Reducing avoidable lags in the later non-research tracks is also currently under much scrutiny, notably through the UK Government Accelerated Access Review. This aims to speed up patient access to innovative drugs, devices and diagnostics by looking at how processes may be accelerated in three key areas: assessment of safety and efficacy; health economic assessment and re-imbursement; and uptake by the NHS. The review is part-way through but an interim report published recently has set out a number of guiding principles for development including: greater patient involvement, early identification of emerging products offering the most patient benefit, and supporting innovation along the translational pathway and in the NHS.

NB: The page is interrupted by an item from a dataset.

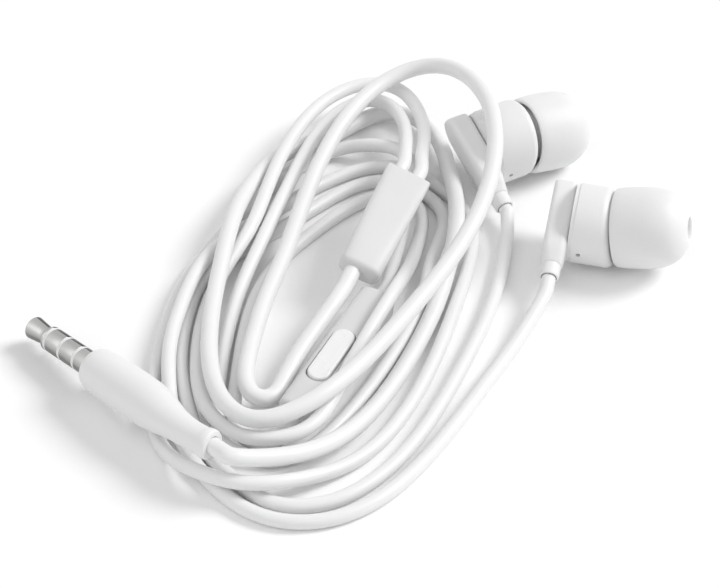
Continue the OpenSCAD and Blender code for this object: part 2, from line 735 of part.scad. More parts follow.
main_points = [each splitter_low_end, each main_route, each backwards(plug_end)];
left_points = [each branch_end(branch_gap / 2), each left_route, each backwards(bud_end(left_seat, left_turn))];
right_upper_points = [
    each branch_end(-branch_gap / 2), each right_upper_route, each backwards(remote_end(-1))
];
right_lower_points = [
    each remote_end(1), each right_lower_route, each backwards(bud_end(right_seat, right_turn))
];

// Uniform cubic B-spline, which starts and ends on the first and last points
function blend(a, b, c, d, t) =
    (pow(1 - t, 3) * a + (3 * pow(t, 3) - 6 * t * t + 4) * b
    + (3 * t * t + 3 * t + 1 - 3 * pow(t, 3)) * c + pow(t, 3) * d) / 6;
function route(p, steps) =
    let (last = len(p) - 1, q = [2 * p[0] - p[1], each p, 2 * p[last] - p[last - 1]])
    [for (i = [0:last - 1], k = [0:steps - 1]) blend(q[i], q[i + 1], q[i + 2], q[i + 3], k / steps), p[last]];

function unit(v) = v / norm(v);
function direction(c, i) = unit(c[min(i + 1, len(c) - 1)] - c[max(i - 1, 0)]);
function ring(c, i, r, sides) =
    let (ahead = direction(c, i), side = unit(cross(ahead, [0, 0, 1])), up = cross(side, ahead))
    [for (k = [0:sides - 1]) let (a = 360 * (k + 0.5) / sides) c[i] + r * (cos(a) * side + sin(a) * up)];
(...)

Responding to These Challenges
The conventional translational model with average lags of two decades is unsustainable and the demand for new translational models favouring more rapid realisation of patient and health service benefits and economic returns is growing. With advances in genomics and informatics driving better understanding of the molecular basis of diseases, the research opportunities to develop new therapeutics (or repurpose existing ones) and diagnostics to stratify patients to guide treatment (precision medicine) will increase. Combined with innovative clinical trial designs that allow more flexible methods to accumulate safety and efficacy data, the challenge, as predicted by the Accelerated Access Review, will be systems that can evaluate, select and adopt effective and cost effective innovations more quickly.
Scotland has made great strides in addressing this challenge. In terms of study start-up, NHS Research Scotland (NRS) has significantly removed the bureaucracy associated with commencing multi‑centre studies. With generic study issues now being considered once for the whole country, as opposed to being revisited at every site as was previously the case, there has been a significant reduction in the time taken to approve studies. The introduction of a single cost and contract negotiation for the whole country has further increased efficiency and made Scotland a popular destination for commercial trials.
But addressing this part of the process in isolation will not deliver the improvements required for an efficient 21st century health service. For that reason CSO has been working with our Scottish universities with a view to joining up early stage innovative research with later stage clinical testing. Taking a holistic view of the product development pathway is essential if time wasting delays are to be avoided, and patients are to have earlier access to novel treatments.
A good example is the development of a Scottish precision medicine ecosystem, pulling together the academic excellence of our universities with the clinical expertise of NRS, creating a joined up portal through which a single contract - spanning early development work through to clinical evaluation - can be made.
This model developed for research has the scope for wider application. As reported above, the Interim Report of the Accelerated Access Review (AAR) also outlines the need for a coherent and joined-up innovation infrastructure from research to procurement. The Innovation Cluster approach being adopted in Scotland aims to facilitate this move towards a simpler and clearer pathway through the innovation landscape. Initiatives such as the Cluster's work on Open Innovation and a Small Business Research initiative (SBRI) call in diabetes (co-funded by Scottish Government and Scottish Enterprise) are good examples of work in this area.